#### The records ####

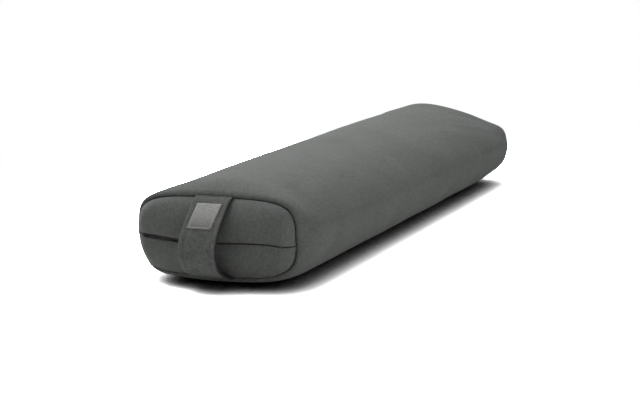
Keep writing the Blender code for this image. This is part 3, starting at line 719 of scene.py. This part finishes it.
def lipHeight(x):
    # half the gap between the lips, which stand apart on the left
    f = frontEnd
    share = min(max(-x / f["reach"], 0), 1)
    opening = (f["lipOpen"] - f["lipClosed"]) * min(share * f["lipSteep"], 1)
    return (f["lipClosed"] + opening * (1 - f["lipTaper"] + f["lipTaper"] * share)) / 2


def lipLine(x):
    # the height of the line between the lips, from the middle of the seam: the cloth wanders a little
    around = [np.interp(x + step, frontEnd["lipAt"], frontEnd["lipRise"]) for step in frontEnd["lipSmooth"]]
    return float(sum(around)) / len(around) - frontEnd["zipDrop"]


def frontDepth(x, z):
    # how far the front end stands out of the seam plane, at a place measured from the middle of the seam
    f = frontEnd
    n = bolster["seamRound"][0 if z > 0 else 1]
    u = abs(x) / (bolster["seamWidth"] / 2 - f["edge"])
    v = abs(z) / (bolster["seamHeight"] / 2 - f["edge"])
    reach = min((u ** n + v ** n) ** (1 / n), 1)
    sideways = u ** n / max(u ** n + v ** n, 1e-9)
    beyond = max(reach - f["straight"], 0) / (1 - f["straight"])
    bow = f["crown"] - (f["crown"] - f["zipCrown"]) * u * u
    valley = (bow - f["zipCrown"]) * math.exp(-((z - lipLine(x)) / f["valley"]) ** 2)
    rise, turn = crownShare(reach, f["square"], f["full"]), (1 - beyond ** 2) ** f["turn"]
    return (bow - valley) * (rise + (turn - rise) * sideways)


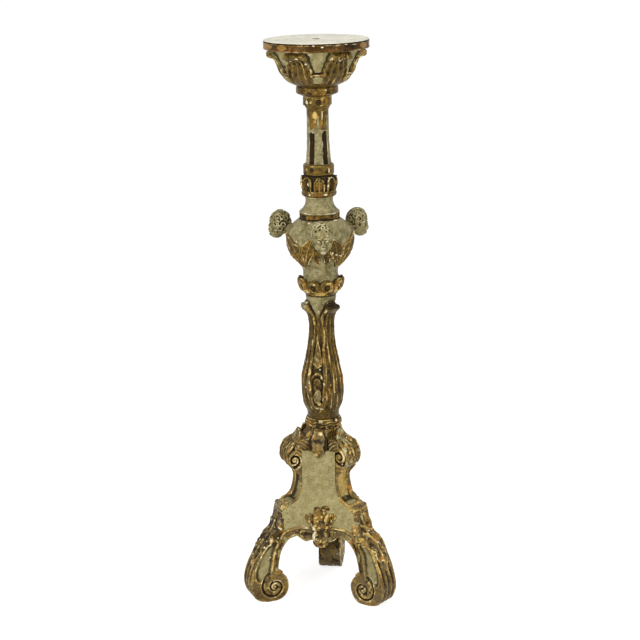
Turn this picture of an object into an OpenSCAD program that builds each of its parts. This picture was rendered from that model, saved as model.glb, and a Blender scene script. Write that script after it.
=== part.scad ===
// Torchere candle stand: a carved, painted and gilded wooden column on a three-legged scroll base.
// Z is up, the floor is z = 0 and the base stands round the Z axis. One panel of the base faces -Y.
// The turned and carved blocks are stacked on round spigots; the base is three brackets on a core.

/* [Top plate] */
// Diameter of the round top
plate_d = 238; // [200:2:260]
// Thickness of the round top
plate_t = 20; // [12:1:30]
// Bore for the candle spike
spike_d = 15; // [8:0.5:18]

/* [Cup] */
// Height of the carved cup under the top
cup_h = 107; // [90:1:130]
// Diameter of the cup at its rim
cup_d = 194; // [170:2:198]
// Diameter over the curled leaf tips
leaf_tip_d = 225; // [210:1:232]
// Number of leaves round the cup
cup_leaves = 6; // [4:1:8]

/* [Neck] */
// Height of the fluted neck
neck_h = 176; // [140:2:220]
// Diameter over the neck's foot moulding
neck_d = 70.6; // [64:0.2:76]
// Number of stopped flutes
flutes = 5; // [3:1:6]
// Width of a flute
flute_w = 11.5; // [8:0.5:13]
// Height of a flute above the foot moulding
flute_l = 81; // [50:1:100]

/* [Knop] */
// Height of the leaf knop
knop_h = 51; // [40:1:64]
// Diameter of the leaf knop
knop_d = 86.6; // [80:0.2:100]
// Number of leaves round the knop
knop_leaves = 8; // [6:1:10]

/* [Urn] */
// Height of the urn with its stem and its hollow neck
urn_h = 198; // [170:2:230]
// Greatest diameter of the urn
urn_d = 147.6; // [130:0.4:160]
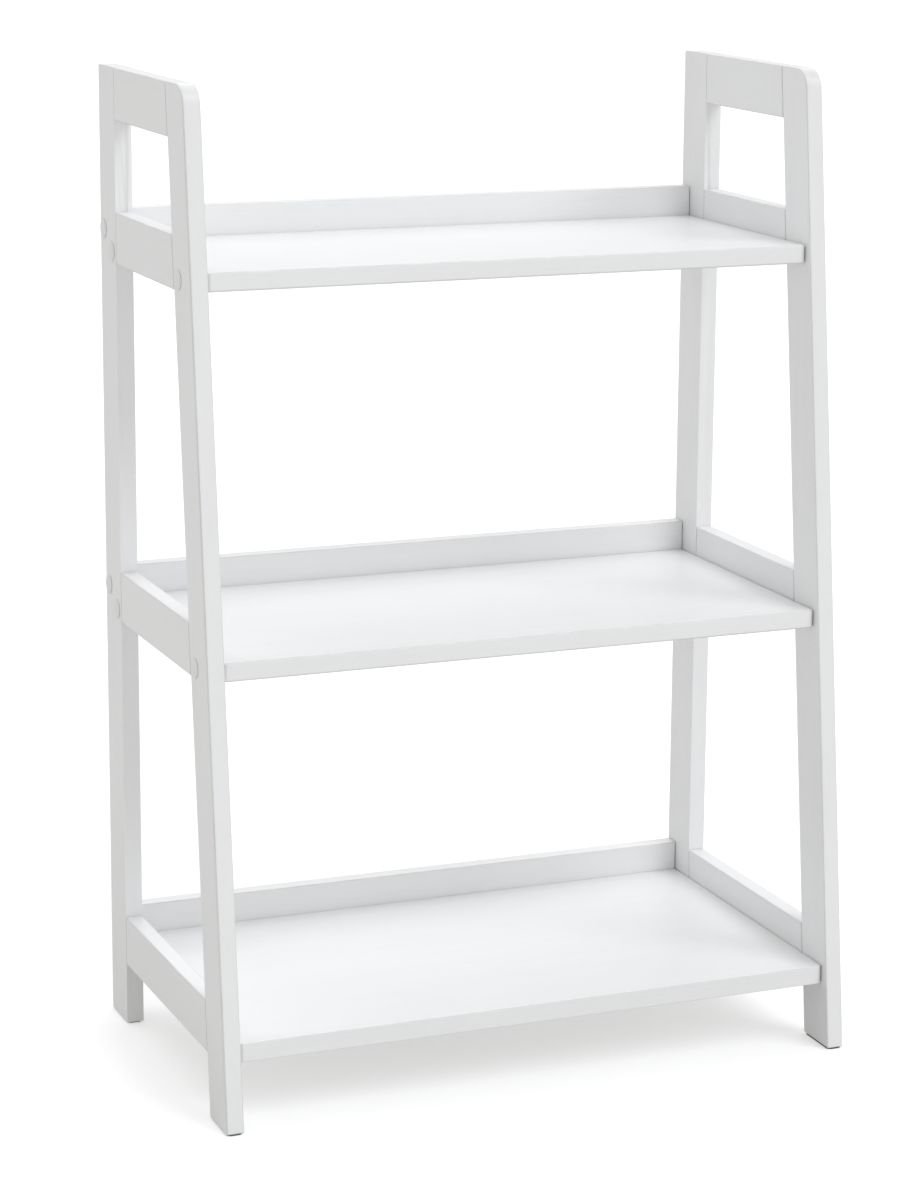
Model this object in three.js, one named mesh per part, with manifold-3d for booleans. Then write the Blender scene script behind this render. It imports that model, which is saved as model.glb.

####

Problem to work on: All records above must be set down exactly, please.

Task answer:
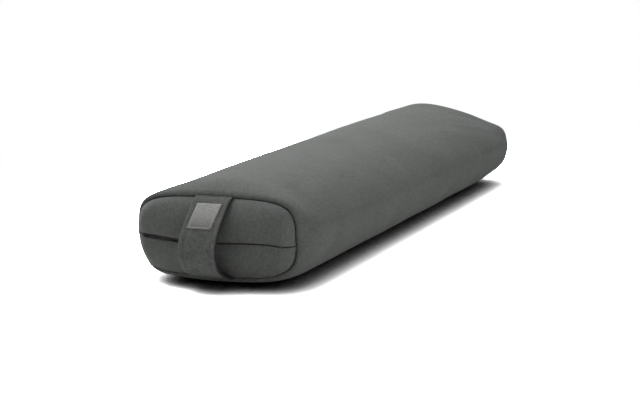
Keep writing the Blender code for this image. This is part 3, starting at line 719 of scene.py. This part finishes it.
def lipHeight(x):
    # half the gap between the lips, which stand apart on the left
    f = frontEnd
    share = min(max(-x / f["reach"], 0), 1)
    opening = (f["lipOpen"] - f["lipClosed"]) * min(share * f["lipSteep"], 1)
    return (f["lipClosed"] + opening * (1 - f["lipTaper"] + f["lipTaper"] * share)) / 2


def lipLine(x):
    # the height of the line between the lips, from the middle of the seam: the cloth wanders a little
    around = [np.interp(x + step, frontEnd["lipAt"], frontEnd["lipRise"]) for step in frontEnd["lipSmooth"]]
    return float(sum(around)) / len(around) - frontEnd["zipDrop"]


def frontDepth(x, z):
    # how far the front end stands out of the seam plane, at a place measured from the middle of the seam
    f = frontEnd
    n = bolster["seamRound"][0 if z > 0 else 1]
    u = abs(x) / (bolster["seamWidth"] / 2 - f["edge"])
    v = abs(z) / (bolster["seamHeight"] / 2 - f["edge"])
    reach = min((u ** n + v ** n) ** (1 / n), 1)
    sideways = u ** n / max(u ** n + v ** n, 1e-9)
    beyond = max(reach - f["straight"], 0) / (1 - f["straight"])
    bow = f["crown"] - (f["crown"] - f["zipCrown"]) * u * u
    valley = (bow - f["zipCrown"]) * math.exp(-((z - lipLine(x)) / f["valley"]) ** 2)
    rise, turn = crownShare(reach, f["square"], f["full"]), (1 - beyond ** 2) ** f["turn"]
    return (bow - valley) * (rise + (turn - rise) * sideways)


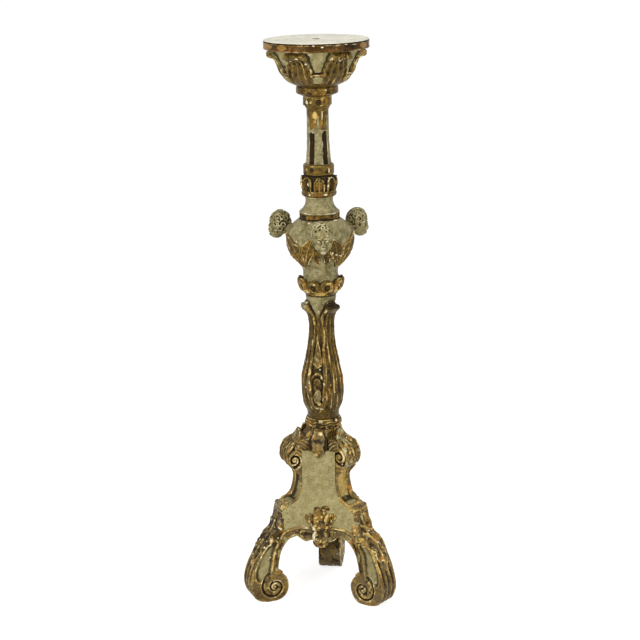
Turn this picture of an object into an OpenSCAD program that builds each of its parts. This picture was rendered from that model, saved as model.glb, and a Blender scene script. Write that script after it.
=== part.scad ===
// Torchere candle stand: a carved, painted and gilded wooden column on a three-legged scroll base.
// Z is up, the floor is z = 0 and the base stands round the Z axis. One panel of the base faces -Y.
// The turned and carved blocks are stacked on round spigots; the base is three brackets on a core.

/* [Top plate] */
// Diameter of the round top
plate_d = 238; // [200:2:260]
// Thickness of the round top
plate_t = 20; // [12:1:30]
// Bore for the candle spike
spike_d = 15; // [8:0.5:18]

/* [Cup] */
// Height of the carved cup under the top
cup_h = 107; // [90:1:130]
// Diameter of the cup at its rim
cup_d = 194; // [170:2:198]
// Diameter over the curled leaf tips
leaf_tip_d = 225; // [210:1:232]
// Number of leaves round the cup
cup_leaves = 6; // [4:1:8]

/* [Neck] */
// Height of the fluted neck
neck_h = 176; // [140:2:220]
// Diameter over the neck's foot moulding
neck_d = 70.6; // [64:0.2:76]
// Number of stopped flutes
flutes = 5; // [3:1:6]
// Width of a flute
flute_w = 11.5; // [8:0.5:13]
// Height of a flute above the foot moulding
flute_l = 81; // [50:1:100]

/* [Knop] */
// Height of the leaf knop
knop_h = 51; // [40:1:64]
// Diameter of the leaf knop
knop_d = 86.6; // [80:0.2:100]
// Number of leaves round the knop
knop_leaves = 8; // [6:1:10]

/* [Urn] */
// Height of the urn with its stem and its hollow neck
urn_h = 198; // [170:2:230]
// Greatest diameter of the urn
urn_d = 147.6; // [130:0.4:160]
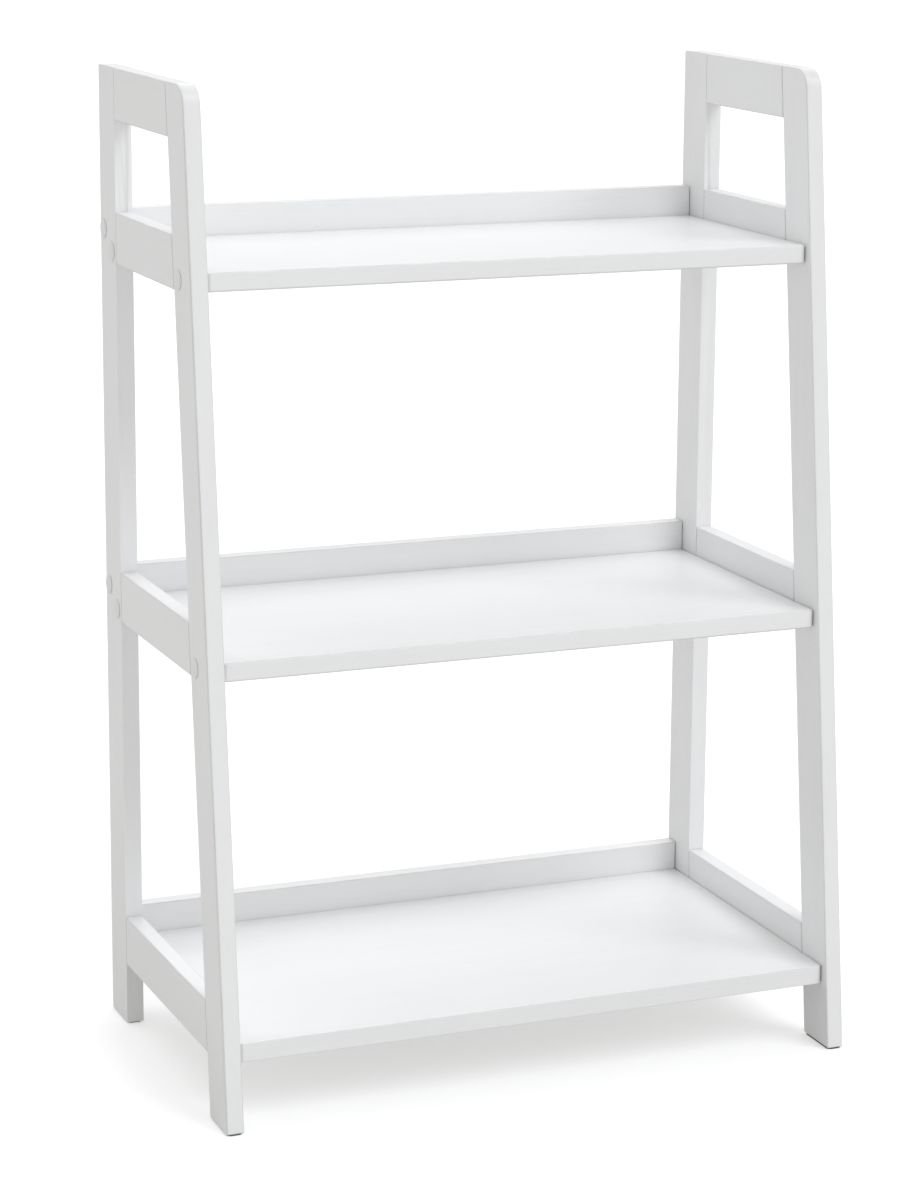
Model this object in three.js, one named mesh per part, with manifold-3d for booleans. Then write the Blender scene script behind this render. It imports that model, which is saved as model.glb.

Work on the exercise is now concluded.